I'm a huge fan of DJI, don't get me wrong. I hate to pan one of their products because I very happily own or have owned Phantom 2 and Phantom 3 drones, a Flamewheel F550 hexacopter - built from scratch, a Spark drone, and both OSMO original and Pocket cameras and will probably get the DJI Action Cam. All have behaved perfectly and I have had zero cause for complaint. But this Robomaster crap ... oh dear me, DJI, what have you done?? DJI's own Robomaster forum contains various comments regarding poor software, but additionally, that same forum is very sparsely inhabited, indicating to me that there are very few owners, and even fewer commenting or asking. Interesting to note that if in one of the mainline forums, the Spark drone for example, somebody posts a question or comment, quite often a DJI forum moderator will reply, thanking the contributor for his offering and hoping he gets a good reply, or whatever. Not so in the S1 forum, where comments, suggestions or questions go apparently ignored by the forum moderators. This to me is quite telling.
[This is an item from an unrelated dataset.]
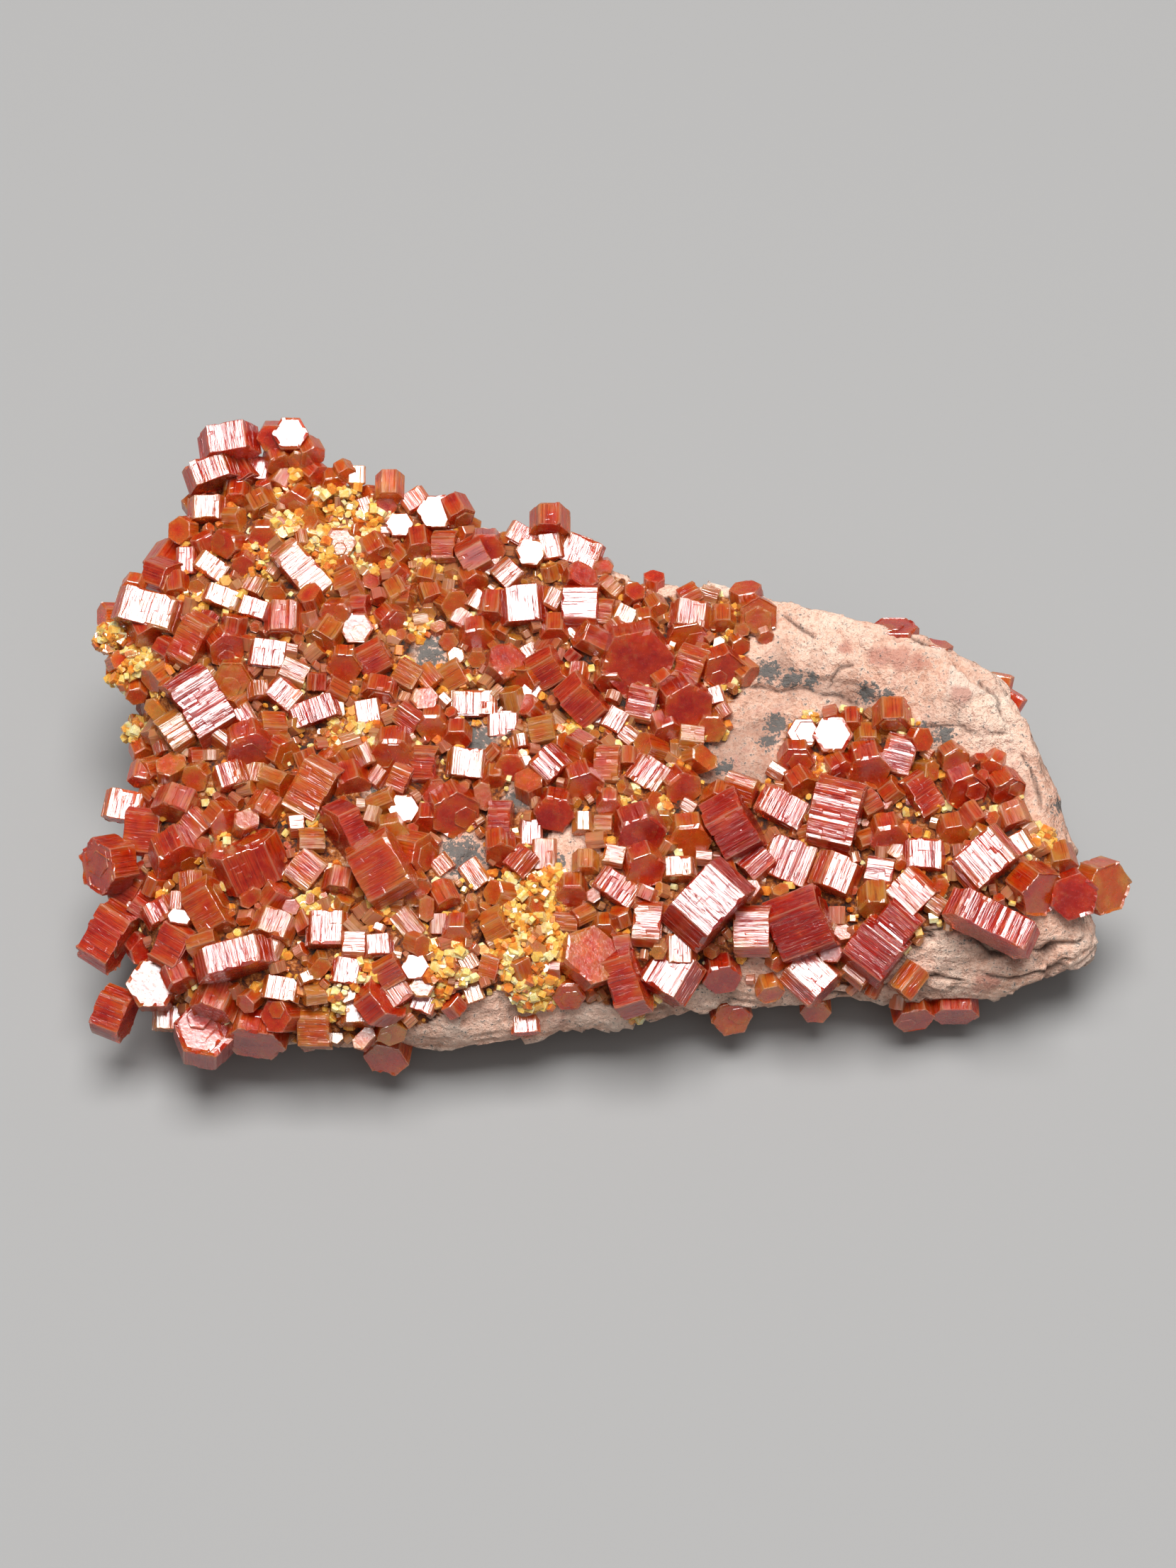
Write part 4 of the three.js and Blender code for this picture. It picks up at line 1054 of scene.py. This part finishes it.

Similarly, the star rating comments system on a major online retailer contains, at the time of writing in mid-January 2020, only two comments, both bad single-star comments. Commenters have to give at least one star, so that alone doesn't say much for the thing.

I very much regret that I cannot in the least recommend this product, and would even go so far as to urge you not to bother wasting what amounts to a LOT of money (500 pounds sterling) on it. The hardware, beautiful though it is, is rendered virtually worthless due to the poor quality of the supporting software. (Put the 500 towards a new camera instead, or an Action Cam, as I will be doing soon.)